_Requirements_
Write the data out again, exactly as given.

###

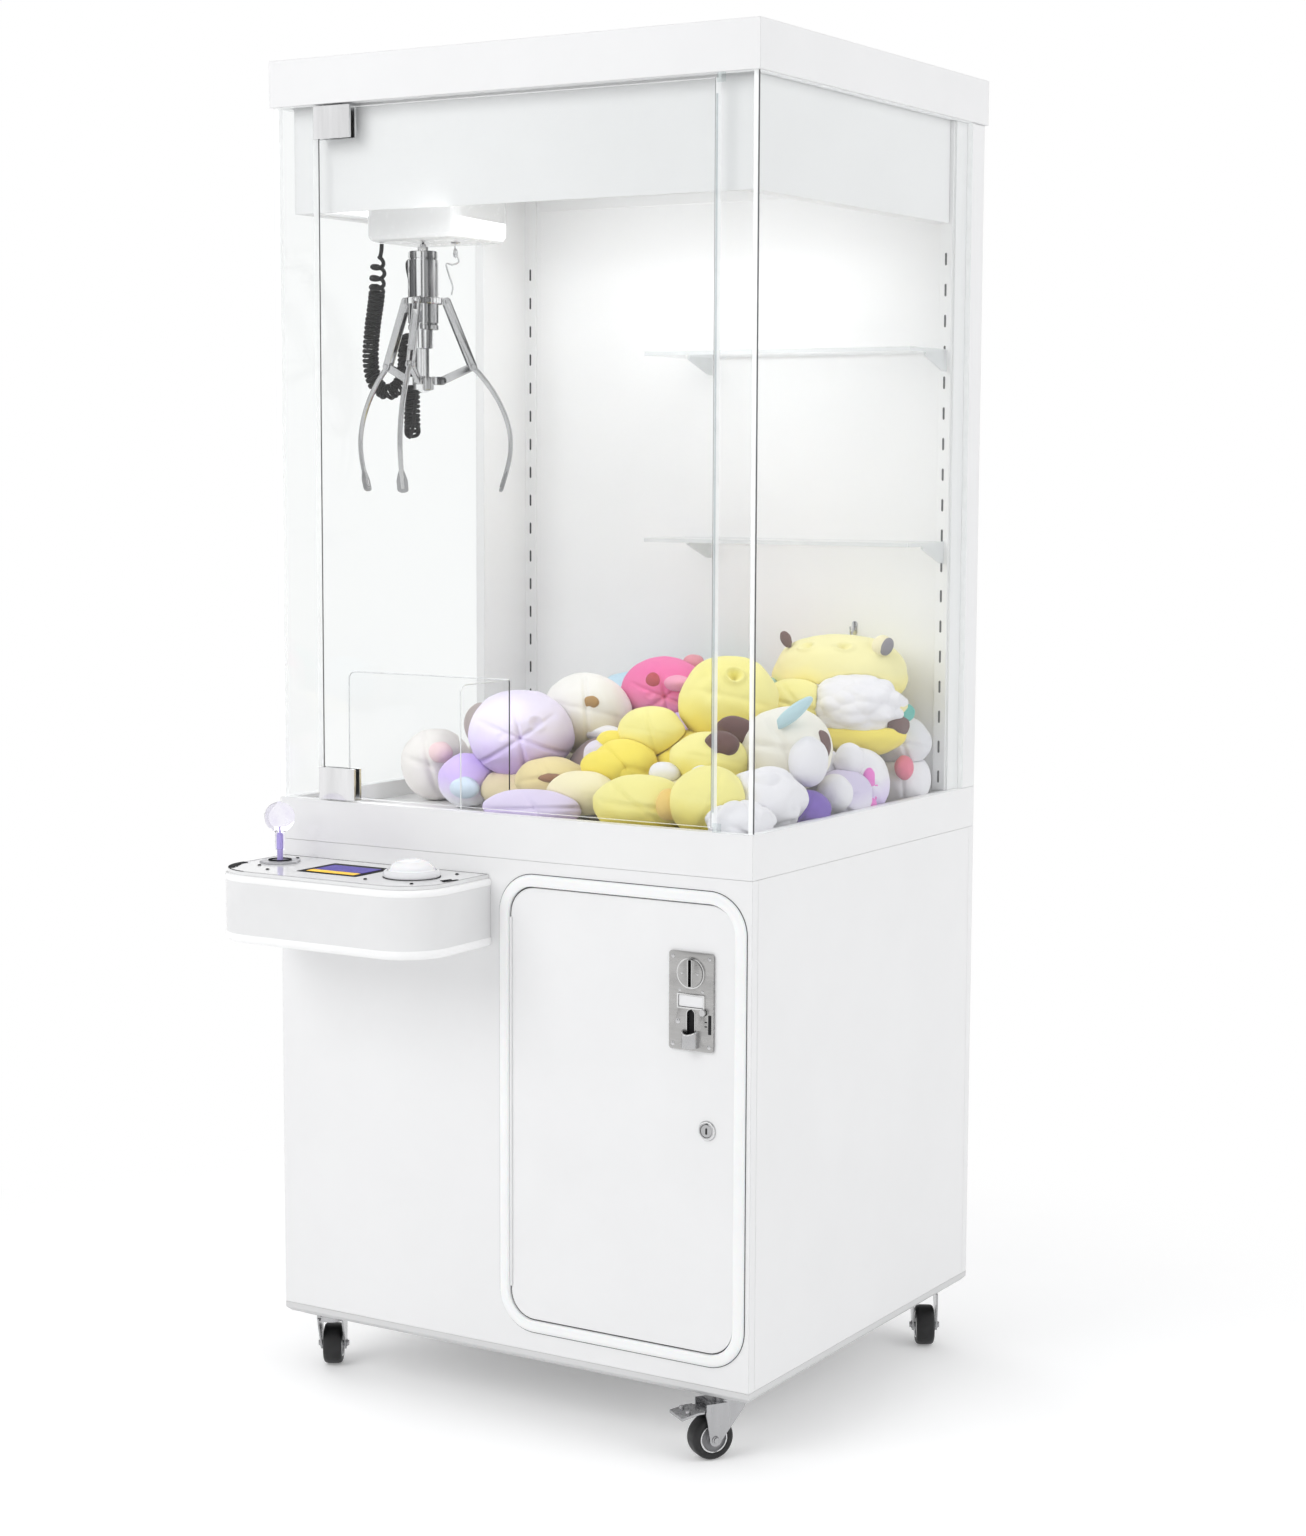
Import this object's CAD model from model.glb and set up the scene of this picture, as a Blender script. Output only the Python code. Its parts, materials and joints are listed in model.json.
"""Looks of the claw crane machine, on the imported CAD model. Metres, +Z up, -Y towards the player."""

import json
import math

import bmesh
import bpy
import numpy as np
from mathutils import Euler, Matrix, Vector, noise
from mathutils.geometry import interpolate_bezier, tessellate_polygon


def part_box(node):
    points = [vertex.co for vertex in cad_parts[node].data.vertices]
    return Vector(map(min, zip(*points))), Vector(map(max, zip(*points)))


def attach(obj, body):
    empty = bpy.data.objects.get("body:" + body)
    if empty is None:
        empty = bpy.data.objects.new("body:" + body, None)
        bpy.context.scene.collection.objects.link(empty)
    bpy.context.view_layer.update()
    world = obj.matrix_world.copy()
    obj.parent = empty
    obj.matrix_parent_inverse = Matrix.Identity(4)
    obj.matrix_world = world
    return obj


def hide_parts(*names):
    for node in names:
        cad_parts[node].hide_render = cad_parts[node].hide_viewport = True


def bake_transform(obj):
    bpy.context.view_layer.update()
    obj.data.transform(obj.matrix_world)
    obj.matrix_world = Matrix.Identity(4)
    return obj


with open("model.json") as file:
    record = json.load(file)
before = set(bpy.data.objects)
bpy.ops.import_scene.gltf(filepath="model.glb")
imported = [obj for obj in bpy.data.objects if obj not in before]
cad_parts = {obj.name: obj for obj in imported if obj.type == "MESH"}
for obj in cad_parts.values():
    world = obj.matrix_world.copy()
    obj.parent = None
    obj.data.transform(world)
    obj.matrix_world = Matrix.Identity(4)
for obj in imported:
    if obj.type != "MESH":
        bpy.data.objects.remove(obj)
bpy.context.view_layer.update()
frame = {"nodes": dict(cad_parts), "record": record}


# ---- Camera ----
EYE = (2.1386, -3.3642, 1.3291)
YAW, PITCH, ROLL = 31.43, 6.23, 0.23
LENS = 64.96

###

_Answer for the task_
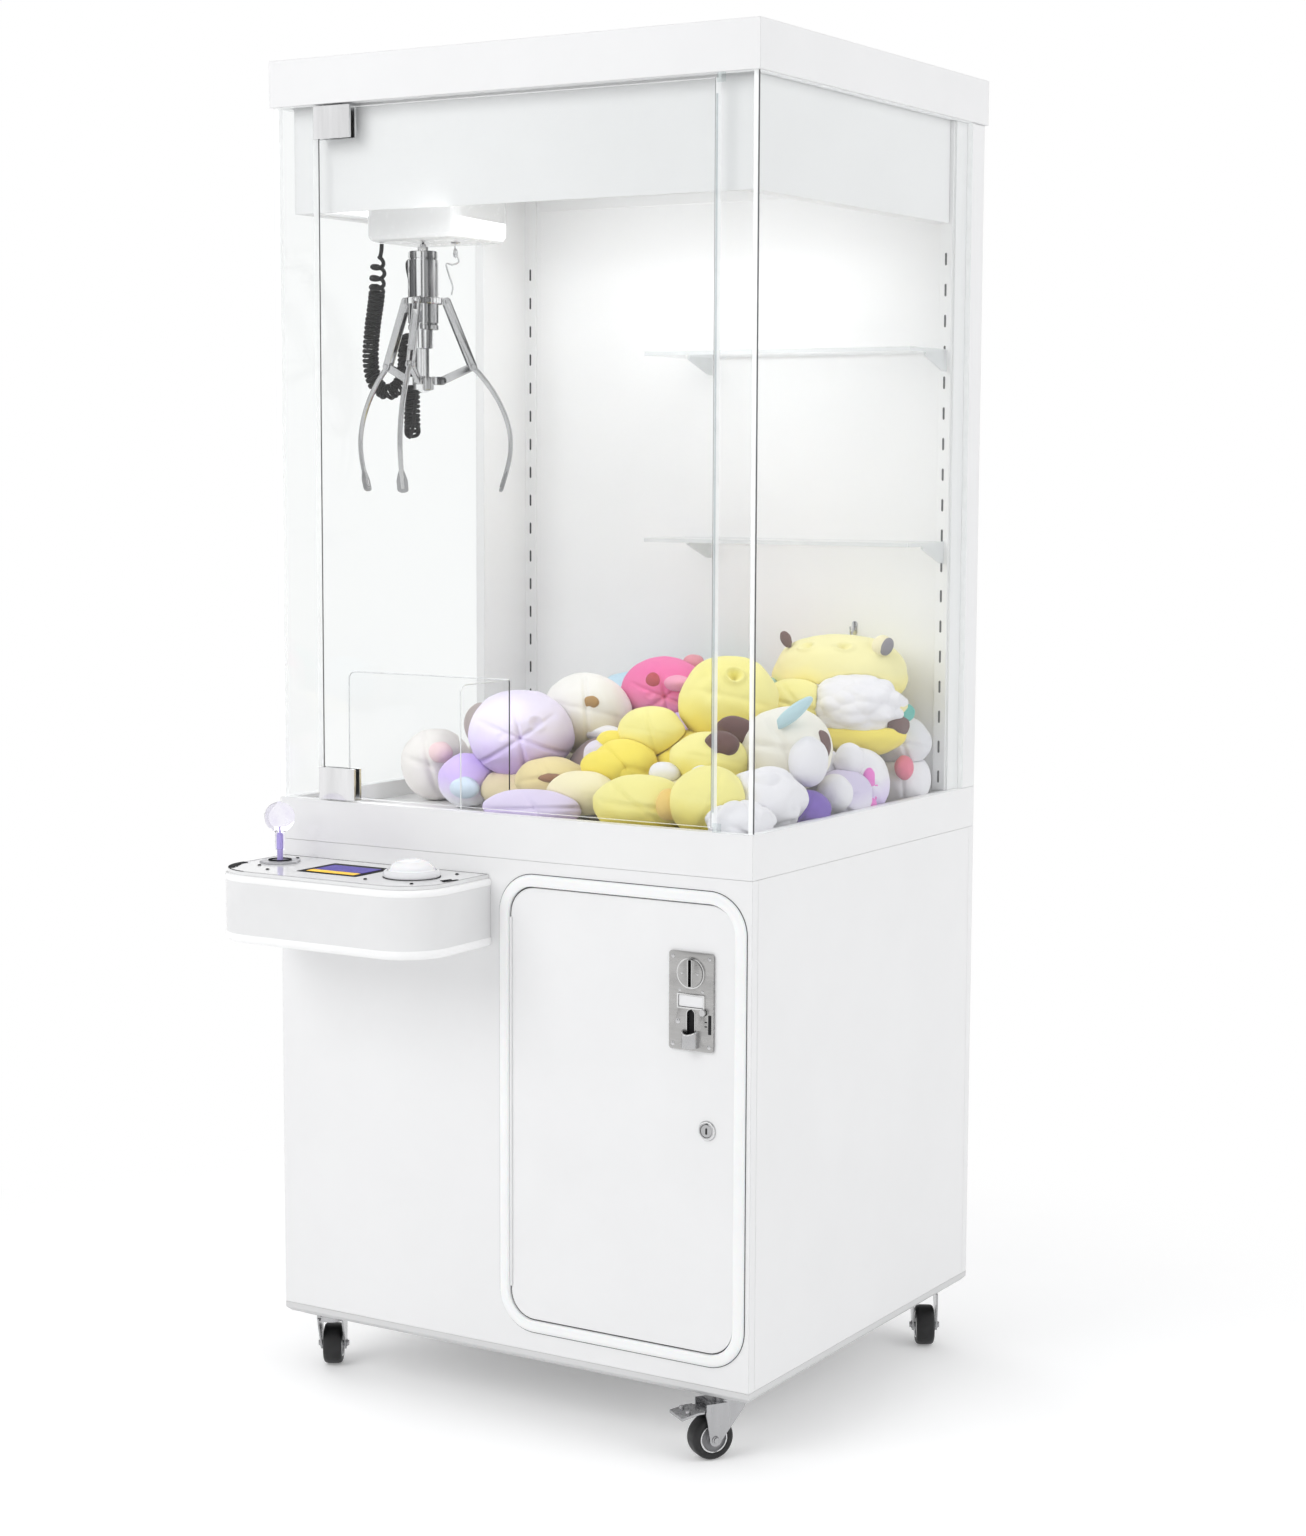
Import this object's CAD model from model.glb and set up the scene of this picture, as a Blender script. Output only the Python code. Its parts, materials and joints are listed in model.json.
"""Looks of the claw crane machine, on the imported CAD model. Metres, +Z up, -Y towards the player."""

import json
import math

import bmesh
import bpy
import numpy as np
from mathutils import Euler, Matrix, Vector, noise
from mathutils.geometry import interpolate_bezier, tessellate_polygon


def part_box(node):
    points = [vertex.co for vertex in cad_parts[node].data.vertices]
    return Vector(map(min, zip(*points))), Vector(map(max, zip(*points)))


def attach(obj, body):
    empty = bpy.data.objects.get("body:" + body)
    if empty is None:
        empty = bpy.data.objects.new("body:" + body, None)
        bpy.context.scene.collection.objects.link(empty)
    bpy.context.view_layer.update()
    world = obj.matrix_world.copy()
    obj.parent = empty
    obj.matrix_parent_inverse = Matrix.Identity(4)
    obj.matrix_world = world
    return obj


def hide_parts(*names):
    for node in names:
        cad_parts[node].hide_render = cad_parts[node].hide_viewport = True


def bake_transform(obj):
    bpy.context.view_layer.update()
    obj.data.transform(obj.matrix_world)
    obj.matrix_world = Matrix.Identity(4)
    return obj


with open("model.json") as file:
    record = json.load(file)
before = set(bpy.data.objects)
bpy.ops.import_scene.gltf(filepath="model.glb")
imported = [obj for obj in bpy.data.objects if obj not in before]
cad_parts = {obj.name: obj for obj in imported if obj.type == "MESH"}
for obj in cad_parts.values():
    world = obj.matrix_world.copy()
    obj.parent = None
    obj.data.transform(world)
    obj.matrix_world = Matrix.Identity(4)
for obj in imported:
    if obj.type != "MESH":
        bpy.data.objects.remove(obj)
bpy.context.view_layer.update()
frame = {"nodes": dict(cad_parts), "record": record}


# ---- Camera ----
EYE = (2.1386, -3.3642, 1.3291)
YAW, PITCH, ROLL = 31.43, 6.23, 0.23
LENS = 64.96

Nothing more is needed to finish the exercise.